The surprised hunters were far away from any broken ground or other place of refuge; while the vast herd of huge, plunging, maddened beasts was charging straight down on them not a quarter of a mile distant. Down they came!—thousands upon thousands, their front extending a mile in breadth, while the earth shook beneath their thunderous gallop, and as they came closer, their shaggy frontless loomed dimly through the columns of dust thrown up from the dry soil. The two hunters knew that their only hope for life was to split the herd, which, though it had so broad a front, was not very deep. If they failed they would inevitably be trampled to death.

Waiting until the beasts were in close range, they opened a rapid fire from their heavy breech-loading rifles, yelling at the top of their voices. For a moment the result seemed doubtful. The line thundered steadily down on them; then it swayed violently, as two or three of the brutes immediately in their front fell beneath the bullets, while the neighbors made violent efforts to press off sideways. Then a narrow wedge-shaped rift appeared in the line, and widened as it came up closer, and the buffaloes, shrinking from their foes in front, stove desperately to edge away from the dangerous neighborhood; the shouts and shots were redoubled; the hunters were almost choked by the cloud of dust through which they could see the stream of dark huge bodies passing within rifle-length on either side; and in a moment the peril was over, and the two men were left alone on the plain, unharmed, though with their nerves terribly shaken. The herd careered on toward the horizon, save five individuals who had been killed or disabled by the shots.

On another occasion, when my brother was out with one of his Irish friends, they fired at a small herd containing an old bull; the bull charged the smoke, and the whole herd followed him. Probably they were simply stampeded, and had no hostile intention; at any rate, after the death of their leader, they rushed by without doing any damage.

But buffaloes sometimes charged with the utmost determination, and were then dangerous antagonists. My cousin, a very hardy and resolute hunter, had a narrow escape from a wounded cow which he followed up a steep bluff or sand cliff. Just as he reached the summit, he was charged, and was only saved by the sudden appearance of his dog, which distracted the cow’s attention. He thus escaped with only a tumble and a few bruises.

My brother also came in for a charge, while killing the biggest bull that was slain by any of the party. He was out alone, and saw a small herd of cows and calves at some distance, with a huge bull among them, towering above them like a giant.
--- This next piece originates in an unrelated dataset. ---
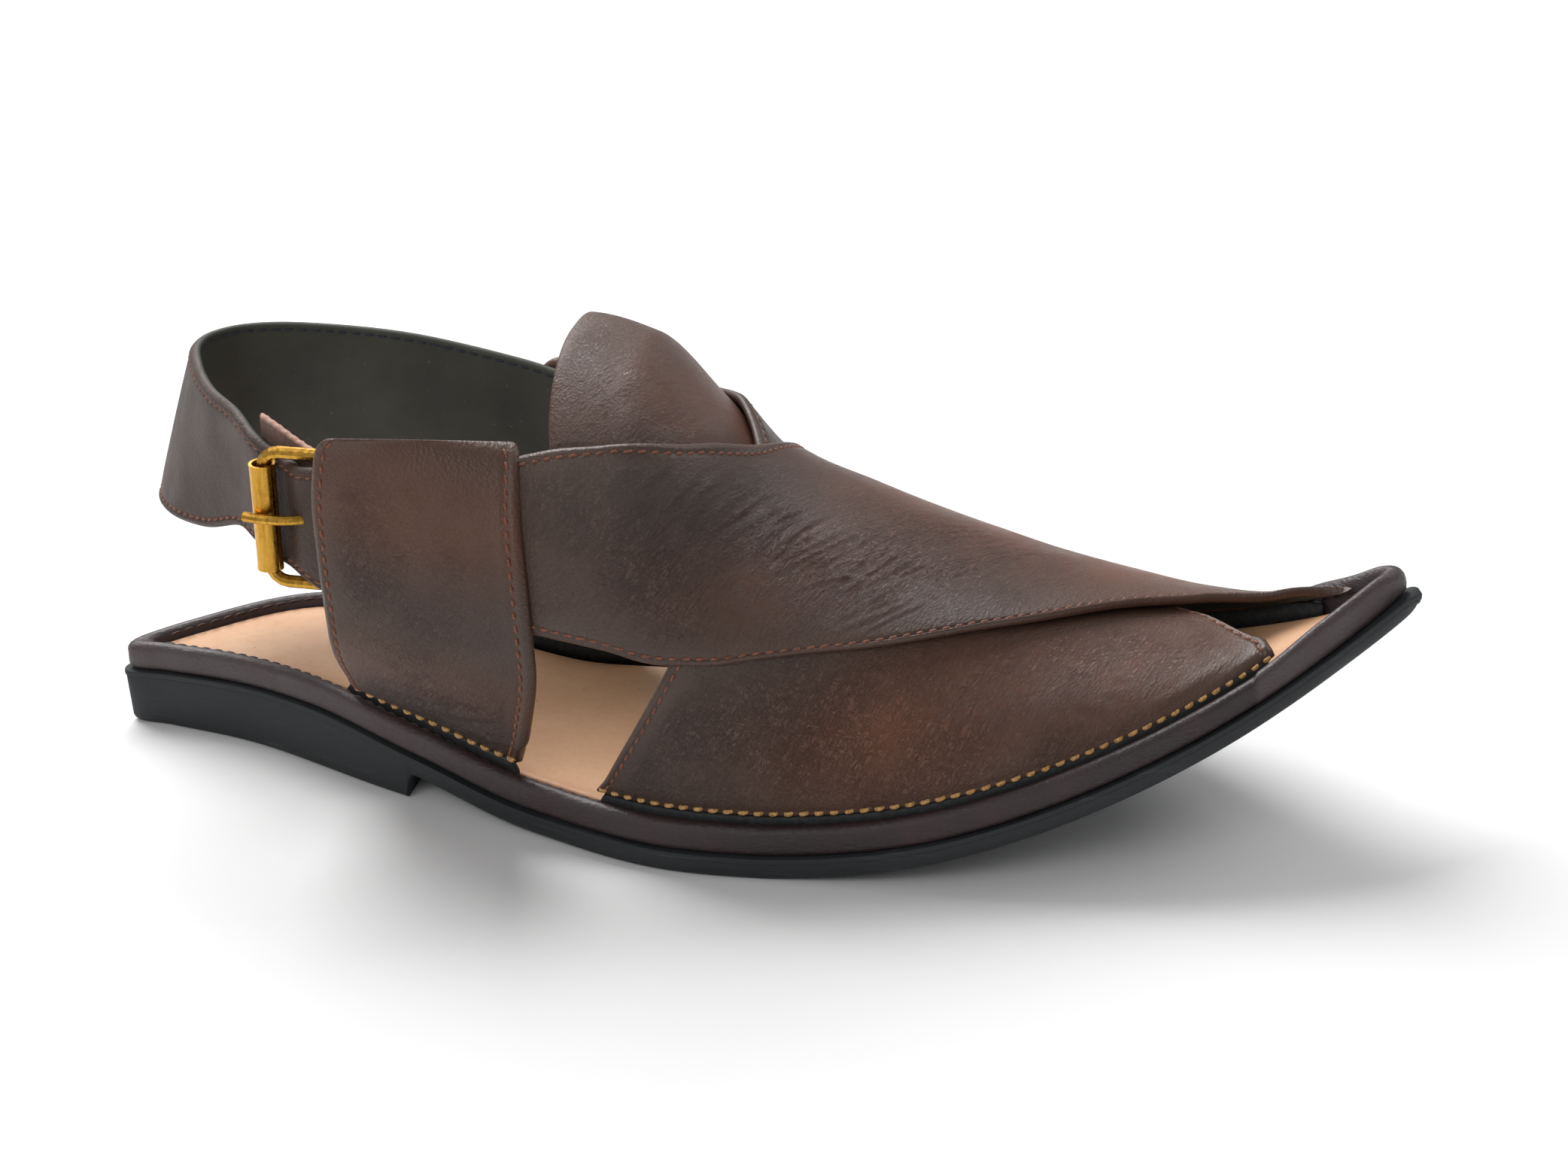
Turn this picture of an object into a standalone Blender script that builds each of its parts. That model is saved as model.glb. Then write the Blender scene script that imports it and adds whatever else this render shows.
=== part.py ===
"""Peshawari chappal, right foot: crossed vamp straps, side bands, tongue and a buckled heel strap.

Metres, +Z up, +X to the toe, +Y to the medial side. The origin is on the ground, under the
middle of the sole. Tables hold shares of the named sizes beside them.
"""
import math

import bmesh
import bpy
import numpy as np

MM = 0.001

# Sole
SOLE_LENGTH = 300 * MM
BALL_WIDTH = 100 * MM
TOE_SPRING = 48 * MM
SPRING_START = 0.543
SPRING_POWER = 1.7
HEEL_LIFT = 9.5 * MM
HEEL_LENGTH = 77 * MM
BREAST_FILLET = 2.5 * MM
RUBBER_SHEET = 5.5 * MM
RUBBER_TAPER = 1.6 * MM
WELT_HEIGHT = 6.4 * MM
WELT_STEP = 1.0 * MM
WELT_WIDTH = 4.6 * MM
TOE_SETBACK = 2.5 * MM
CREST_ROUND = 1.8 * MM
RECESS_DEPTH = 2.8 * MM
INSOLE_WALL = 2.1 * MM
HEEL_GROOVE = 0.5 * MM
SLOT_START = 0.15
SLOT_EASE = 0.035

# Upper
INSTEP_HEIGHT = 100 * MM
STRAP_WALL = 2.2 * MM
LAP_SINK = 0.8 * MM
BAND_WALL = 2.8 * MM
LATERAL_BAND_TOP = 93.5 * MM
MEDIAL_BAND_TOP = 82 * MM
TONGUE_WALL = 2.4 * MM
TONGUE_GAP = 0.5 * MM
FRONT_LIFT = 2.0 * MM

# Heel strap
HEEL_STRAP_WALL = 2.6 * MM
HEEL_STRAP_WIDTH = 37 * MM
HEEL_STRAP_HEIGHT = 92 * MM
PRONG_SLOT = 3.6 * MM

# Buckle
BUCKLE_WIRE = 2.8 * MM
BUCKLE_HEIGHT = 30 * MM
BUCKLE_WIDTH = 18 * MM
BUCKLE_CORNER = 4 * MM
ROLLER_DIAMETER = 6.0 * MM
ROLLER_WALL = 0.7 * MM
ROLLER_LENGTH = 24.5 * MM
PRONG_WIRE = 2.2 * MM
GUARD_WALL = 1.4 * MM

GAP = 0.3 * MM
SLOT_GAP = 0.4 * MM

# Share of SOLE_LENGTH from the heel, then shares of BALL_WIDTH, lateral side negative.
OUTLINE = [
    # station, lateral, medial
    (0.000, 0.000, 0.000),
    (0.040, -0.035, 0.165),
    (0.117, -0.107, 0.340),
    (0.233, -0.287, 0.355),
    (0.350, -0.442, 0.340),
    (0.467, -0.575, 0.370),
    (0.583, -0.585, 0.420),
    (0.683, -0.570, 0.425),
    (0.783, -0.487, 0.350),
    (0.873, -0.355, 0.175),
    (0.950, -0.170, 0.035),
    (1.000, 0.000, 0.000),
]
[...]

There was no break in the ground, nor any tree nor bush near them, but by making a half-circle, my brother managed to creep up against the wind behind a slight roll in the prairie surface, until he was within seventy-five yards of the grazing and unconscious beasts. There were some cows and calves between him and the bull, and he had to wait some moments before they shifted position as they shifted position as the herd grazed onward and gave him a fair shot; in the interval they had moved so far forward that he was in plain view. His first bullet struck just behind the shoulder; the herd started and looked around, but the bull merely lifted his head and took a step forward, his tail curled up over his back. The next bullet likewise struck fair, nearly in the same place, telling with a loud “pack!” against the thick hide, and making the dust fly up from the matted hair. Instantly the great bull wheeled and charged in headlong anger, while the herd fled in the opposite direction. On the bare prairie, with no spot of refuge, it was useless to try to escape, and the hunter, with reloaded rifle, waited until the bull was not far off, then drew up his weapon and fired. Either he was nervous, or the bull at the moment bounded over some obstacle, for the bull went a little wild; nevertheless, by good luck, it broke a fore leg, and the great beast came crashing to the earth, and was slain before it could struggle to its feet.

Two days after this event, a war party of Comanches swept down along the river. They “jumped” a neighboring camp, killing one man and wounding two more, and at the same time ran off all but three of the horses belonging to our eight adventurers. With the remaining three horses and one wagon they set out homeward. The march was hard and tedious; they lost their way and were in jeopardy from quicksands and cloudbursts; they suffered from thirst and cold, their shoes gave out and their feet were lamed by cactus spines. At last they reached Fort Sniffin in safety, and great was their ravenous rejoicing when they procured some bread—for during the final fortnight of the hunt they had been without flour or vegetables of any kind, or even coffee, and had subsisted on fresh meat “straight.” Nevertheless, it was a very healthy, as well as a very pleasant and exciting experience; and I doubt if any of those who took part in it will ever forget their great buffalo-hunt on the Brazos.